A convicted drug dealer whose arrest while he was free on bail outraged families of people killed by opioids was sentenced on Thursday to 13 years in prison.

Robert L. Smith, 29, was first arrested on Feb. 17 after a police raid on his apartment recovered 150 packs of the powerful synthetic opioid fentanyl.

Smith was freed on $50,000 bond and appeared in court as scheduled for nearly a dozen conferences and hearings over the next six months. He pleaded guilty before Justice Christopher Jr. Burns on Aug. 17 to two charges of selling opioids, and, because of his diligence in following the bail requirements, the judge allowed bail to continue until Smith’s sentencing, set for November.

In accepting that plea, Burns also had agreed that Smith would receive no more than nine years in prison for the crimes, providing he stay out of trouble and remain arrest free.

Smith broke that agreement on Oct. 7, when police holding a search warrant went to Arkansas Street home where he was staying and found more than an eighth of an ounce of heroin. So, in November, instead of being sentenced for the first drug arrest, Smith was pleading guilty before Burns again, this time to criminal possession of a controlled substance.

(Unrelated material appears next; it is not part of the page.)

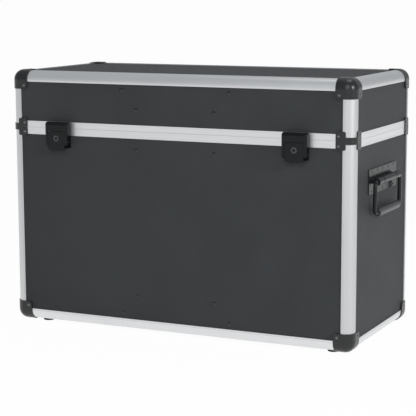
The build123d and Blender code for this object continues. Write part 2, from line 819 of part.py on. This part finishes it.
def latch(side_name, x0):
    """The moving pieces of one draw latch: lever, claw, claw pin and lock barrel."""
    side = latch_side(x0)
    with BuildPart() as lever:
        with BuildSketch(front.offset(lever_back)):
            with Locations((x0, split_z - (lever_top + lever_bottom) / 2)):
                Rectangle(lever_width, lever_bottom - lever_top)
        extrude(amount=lever_plate)
        lower = lever.edges().filter_by(Axis.Y).group_by(Axis.Z)[0]
        chamfer(lower, lever_chamfer)
        for wall in (-1, 1):
            wall_low = lever_bottom - lever_chamfer
            wall_high = pivot_height - latch_ear_radius
            with BuildSketch(side.offset(wall * (lever_width - lever_side) / 2)):
                with Locations(((pivot_reach - latch_ear_radius + lever_back) / 2,
                                -(wall_low + wall_high) / 2)):
                    RectangleRounded(lever_back - pivot_reach + latch_ear_radius + lever_side,
                                     wall_low - wall_high, latch_pin_radius)
                with Locations((lever_face, -lever_bottom / 2)):
                    Rectangle(2 * lever_plate, lever_bottom, mode=Mode.SUBTRACT)
            extrude(amount=lever_side / 2, both=True)
        with BuildSketch(side):
            with Locations(pivot, claw_pivot):
                Circle(latch_pin_radius + pin_fit)
        extrude(amount=lever_width, both=True, mode=Mode.SUBTRACT)
        with BuildSketch(front.offset(lever_back)):
            with Locations((x0, split_z - lock_height)):
                Circle(lock_radius + lock_fit)
        extrude(amount=lever_plate, mode=Mode.SUBTRACT)
    save(lever, f"{side_name}_latch_lever")

    with BuildPart() as claw:
        with BuildSketch(side):
            with Locations(((claw_inner + latch_reach) / 2, (claw_top - claw_bottom) / 2)):
                Rectangle(latch_reach - claw_inner, claw_top + claw_bottom)
        extrude(amount=latch_width / 2, both=True)
        outer_edges = claw.faces().sort_by(Axis.Y)[0].edges()
        fillet(outer_edges.sort_by(Axis.Z)[-1:], claw_top_radius)
        fillet(claw.faces().sort_by(Axis.Y)[0].edges().filter_by(Axis.Z), claw_corner)
        lower = claw.edges().filter_by(Axis.Y).group_by(Axis.Z)[0]
        chamfer(lower, claw_corner)
        with BuildSketch(front):
            with Locations((x0, split_z - (claw_bottom + lever_top - lever_slot_gap) / 2)):
                Rectangle(2 * slot_half, claw_bottom - lever_top + lever_slot_gap)
        extrude(amount=2 * latch_reach, mode=Mode.SUBTRACT)
        hollow_low = -lever_top - claw_wall / 2
        hollow_high = claw_top - claw_wall
        with BuildSketch(side):
            with Locations((lever_back / 2, (hollow_low + hollow_high) / 2)):
                Rectangle(lever_back, hollow_high - hollow_low)
            with Locations(((keeper_lip_reach + seat_gap) / 2, claw_top)):
                Rectangle(keeper_lip_reach + seat_gap, 2 * claw_wall + seat_gap)
        extrude(amount=latch_width / 2 - claw_wall, both=True, mode=Mode.SUBTRACT)
        with BuildSketch(side):
            with Locations(claw_pivot):
                Circle(latch_pin_radius + pin_fit)
        extrude(amount=latch_width, both=True, mode=Mode.SUBTRACT)
    save(claw, f"{side_name}_latch_claw")

    with BuildPart() as barrel:
        flange_seat = lever_face + rivet_fit
        with BuildSketch(front.offset(flange_seat)):
            with Locations((x0, split_z - lock_height)):
                Circle(lock_flange_radius)
        extrude(amount=lock_flange_height)
        with BuildSketch(front.offset(flange_seat)):
            with Locations((x0, split_z - lock_height)):
                Circle(lock_radius)
        extrude(amount=-lock_depth)
        with BuildSketch(front.offset(flange_seat - lock_depth)):
            with Locations((x0, split_z - lock_height - lock_radius / 2)):
                Rectangle(lock_radius, 2 * lock_radius)
        extrude(amount=-lock_cam_thickness)
        with BuildSketch(front.offset(flange_seat + lock_flange_height)):
            with Locations((x0, split_z - lock_height)):
                Circle(lock_face_radius)
        extrude(amount=-lock_face_depth, mode=Mode.SUBTRACT)
        with BuildSketch(front.offset(flange_seat + lock_flange_height)):
            with Locations((x0, split_z - lock_height)):
                Rectangle(key_slot_width, key_slot_length)
                Circle(key_slot_width)
        extrude(amount=-key_slot_depth, mode=Mode.SUBTRACT)
    save(barrel, f"{side_name}_lock_barrel")

    with BuildPart() as claw_pin:
        with BuildSketch(side):
            with Locations(claw_pivot):
                Circle(latch_pin_radius)
        extrude(amount=latch_width / 2, both=True)
    save(claw_pin, f"{side_name}_latch_claw_pin")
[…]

On Thursday, Burns remarked to Smith that he should have gotten a real job instead.

The judge also said that, although Smith’s crimes are considered nonviolent felonies, he was in truth “peddling death.”

Smith has not been identified as the supplier of drugs known to have caused any of the overdose deaths, but fentanyl, which is more powerful than heroin, generally is associated with many of the drug deaths being counted in the national opioid epidemic. Erie County’s Department of Health reports at least 230 opioid deaths so far in 2016, with 94 more suspected.

No longer bound by his original sentencing agreement, Burns sentenced Smith to 13 years in prison for his original conviction plus three years post-release supervision, and eight years for the drug possession conviction. The sentences will run concurrently.

Assistant District Attorney Paul J. Williams III, who prosecuted the case, said he had spoken with Debra Smith, a woman whose son died of an overdose in 2015 and who had asked that Robert Smith be denied bail after his second arrest.

“She was pleased with the outcome,” Williams said.